The following are MANDATORY on any BIM implementation checklist.  Please add to the list and/or comment!

1. Collaborative construction/project delivery method:  Integrated project delivery (IPD), job order contracting (JOC), private-public partnership (PPP) …

2.  A robust ontology – clearly defined terms, definitions, metrics, benchmarks and their inter-relationships with each other and associated processes.

3.  Linkage for multiple “competencies” and/or “knowledge domains” associate with strategic and capital planning, design, procurement, construction, project management, repair, maintenance, sustainability, operations, and deconstruction/re-use.

 

Examples of domain specific technologies/processes:

CPMS – Capital Planning and Management Systems

CMMS – Computerized Maintenance Management Systems

CAFM – Computer-aided Facility Management

BAS – Building Automation Systems

GIS – Geographical Information Systems

Visualization/QTO – 2d/3d visualization, pattern search,

Procurement/Project Management – IPD, JOC, Cost Estimating, Scheduling ..

 

To date,  ongoing efforts continue relative to the specification of batch and transactional exchanges, upon which this process models can be based.   The concept of a model view defintion (MVD) and or a facility management handover model view defintion (FM MVD) are “pioneering” attempts to add structure to previously disparate and ‘ad-hoc’ methods.   Industry Foundation Classes (IFC) are open and neutral data formats,  and the IFC View Definition and the MVD are synonymous.   The MVD is a subset of IFC intended to provide implementation guidance for classes, attributes, relationships, property sets, quantity sets, etc., however, the issue that these have yet to be adequately described.    Omniclass, for example, is far from complete, and MasterFormat and Uniformat, while both are robust, do not have fully defined relationships.

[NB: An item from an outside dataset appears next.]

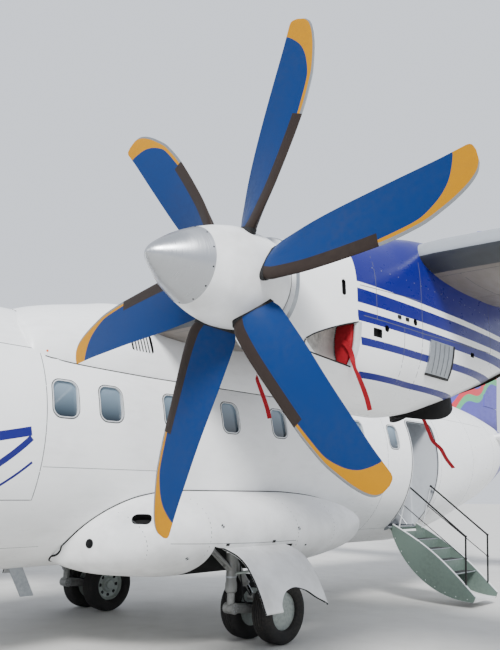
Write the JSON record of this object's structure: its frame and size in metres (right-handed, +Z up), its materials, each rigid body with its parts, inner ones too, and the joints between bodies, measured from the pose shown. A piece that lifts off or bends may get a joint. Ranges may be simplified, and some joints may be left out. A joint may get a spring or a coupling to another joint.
{
  "type": "turboprop airliner",
  "caption": "High-wing twin turboprop airliner parked on its tricycle gear, with turning propellers, hinged control surfaces and a fold-down airstair door.",
  "frame": {"origin": "on the ground under the middle of the aircraft's length and span", "axes": "+X to port along the span, +Y aft towards the tail, +Z up"},
  "size_m": [25.5, 22.6, 8.225],
  "materials": {
    "paint_white": "semi-gloss",
    "paint_blue": "semi-gloss",
    "blade_blue": "satin",
    "paint_violet": "semi-gloss",
    "paint_green": "satin",
    "polished_metal": "polished",
    "bare_metal": "satin",
    "gear_metal": "satin",
    "engine_metal": "dull",
    "exhaust_metal": "sooty",
    "glazing": "tinted",
    "tyre": "worn",
    "red_cover": "matte"
  },
  "bodies": {
    "airframe": {"radome": "paint_white", "cockpit_glazing": "glazing", "fuselage_front": "paint_white", "fuselage_middle": "paint_white", "fuselage_door_bay": "paint_white", "tail_cone": "paint_white", "wing_body_cover": "paint_white", "fin": "paint_violet", "nose_leg": "gear_metal", "belly_aerial": "bare_metal", "sponson_port": "paint_white", "flap_inner_port": "paint_white", "flap_outer_port": "paint_white", "wing_port": "paint_white", "nacelle_port": "paint_blue", "engine_port": "engine_metal", "exhaust_port": "exhaust_metal", "intake_blank_outer_port": "red_cover", "intake_blank_inner_port": "red_cover", "main_leg_port": "gear_metal", "main_gear_door_port": "paint_white", "nose_gear_door_port": "paint_white", "tailplane_port": "paint_white", "sponson_starboard": "paint_white", "flap_inner_starboard": "paint_white", "flap_outer_starboard": "paint_white", "wing_starboard": "paint_white", "nacelle_starboard": "paint_blue", "engine_starboard": "engine_metal", "exhaust_starboard": "exhaust_metal", "intake_blank_outer_starboard": "red_cover", "intake_blank_inner_starboard": "red_cover", "main_leg_starboard": "gear_metal", "main_gear_door_starboard": "paint_white", "nose_gear_door_starboard": "paint_white", "tailplane_starboard": "paint_white"},
    "propeller_port": {"propeller_port": "blade_blue", "spinner_cap_port": "polished_metal"},
    "propeller_starboard": {"propeller_starboard": "blade_blue", "spinner_cap_starboard": "polished_metal"},
    "main_wheels_port": {"main_wheels_port": "tyre"},
    "main_wheels_starboard": {"main_wheels_starboard": "tyre"},
    "nose_fork": {"nose_fork": "gear_metal"},
    "nose_wheels": {"nose_wheels": "tyre"},
    "airstair": {"airstair_door": "paint_green"},
    "rudder": {"rudder": "paint_violet"},
    "elevator_port": {"elevator_port": "paint_white"},
    "elevator_starboard": {"elevator_starboard": "paint_white"},
    "aileron_port": {"aileron_port": "paint_white"},
    "aileron_starboard": {"aileron_starboard": "paint_white"}
  },
  "joints": [
    {"name": "propeller_spin_port", "type": "hinge", "parent": "airframe", "child": "propeller_port", "pos_m": [4.1, -3, 3.03], "axis": [0, 1, 0], "continuous": true},
    {"name": "main_wheel_spin_port", "type": "hinge", "parent": "airframe", "child": "main_wheels_port", "pos_m": [1.588, 0.17, 0.35], "axis": [1, 0, 0], "continuous": true},
    {"name": "propeller_spin_starboard", "type": "hinge", "parent": "airframe", "child": "propeller_starboard", "pos_m": [-4.1, -3, 3.03], "axis": [0, 1, 0], "continuous": true},
    {"name": "main_wheel_spin_starboard", "type": "hinge", "parent": "airframe", "child": "main_wheels_starboard", "pos_m": [-1.588, 0.17, 0.35], "axis": [1, 0, 0], "continuous": true},
    {"name": "nose_steering", "type": "hinge", "parent": "airframe", "child": "nose_fork", "pos_m": [0, -7.8, 0.5], "axis": [0, 0, 1], "range_deg": [-50, 50]},
    {"name": "nose_wheel_spin", "type": "hinge", "parent": "nose_fork", "child": "nose_wheels", "pos_m": [0, -7.8, 0.29], "axis": [1, 0, 0], "continuous": true},
    {"name": "airstair_hinge", "type": "hinge", "parent": "airframe", "child": "airstair", "pos_m": [0.868, 4.45, 1.095], "axis": [0, -1, 0], "range_deg": [0, 113]},
    {"name": "rudder_hinge", "type": "hinge", "parent": "airframe", "child": "rudder", "pos_m": [0, 9.64283, 3.65], "axis": [0, 0.2629, 0.9648], "range_deg": [-25, 25]},
    {"name": "elevator_hinge_port", "type": "hinge", "parent": "airframe", "child": "elevator_port", "pos_m": [0.7, 9.65323, 2.80995], "axis": [0.9972, 0.023, 0.0709], "range_deg": [-20, 20]},
    {"name": "elevator_hinge_starboard", "type": "hinge", "parent": "airframe", "child": "elevator_starboard", "pos_m": [-4.42, 9.73915, 3.07431], "axis": [0.9972, -0.023, -0.0709], "range_deg": [-20, 20]},
    {"name": "aileron_hinge_port", "type": "hinge", "parent": "airframe", "child": "aileron_port", "pos_m": [8.96, 0.35019, 3.43406], "axis": [0.9974, -0.0674, -0.0269], "range_deg": [-20, 20]},
    {"name": "aileron_hinge_starboard", "type": "hinge", "parent": "airframe", "child": "aileron_starboard", "pos_m": [-12.3, 0.12453, 3.34395], "axis": [0.9974, 0.0674, 0.0269], "range_deg": [-20, 20]}
  ]
}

The FM MVD specifically is an attempt to transform paper-based deliverables into a rich dynamic electronic information repository.  The attempt however will fail without are robust ontology and clear definition of all requisite competencies, information, processes, and their inter-relationships.

COBIe ( Construction-Operations Building information exchange0 and its offshoots LCie, SPARKie, etc.  are schema/data architectures intended to provide an open framework for the exchange and delivery of construction handover information, and eventual life-cycle management of the built environment.  Great care, however, must be takes not to “reinvent the wheel”, or to “automated existing ad-hoc or inefficient AEC practices.    COBIe and its peers MUST be applied and used with fundamental changes in construction delivery methods and standardized ontologies spanning all “competencies”.   In short, keep what is good, through out what is bad, and do so in an open/transparent manner using commonly defined terms, metrics and benchmarks.

While the “COBie model” does fairly well at showing b the relationships among  model entities and the  overall staging of COBie information delivery, it does little to advance fundamental process changes.   It does not clearly define the concept of life-cycle management of the built environment nor COBie’s role in the endeavor.

Planning, design, procurement, construction, repair, maintenance, operations.. can no longer be thought of a discrete.  All are interdependent relative to total cost of ownership and life-cycle management.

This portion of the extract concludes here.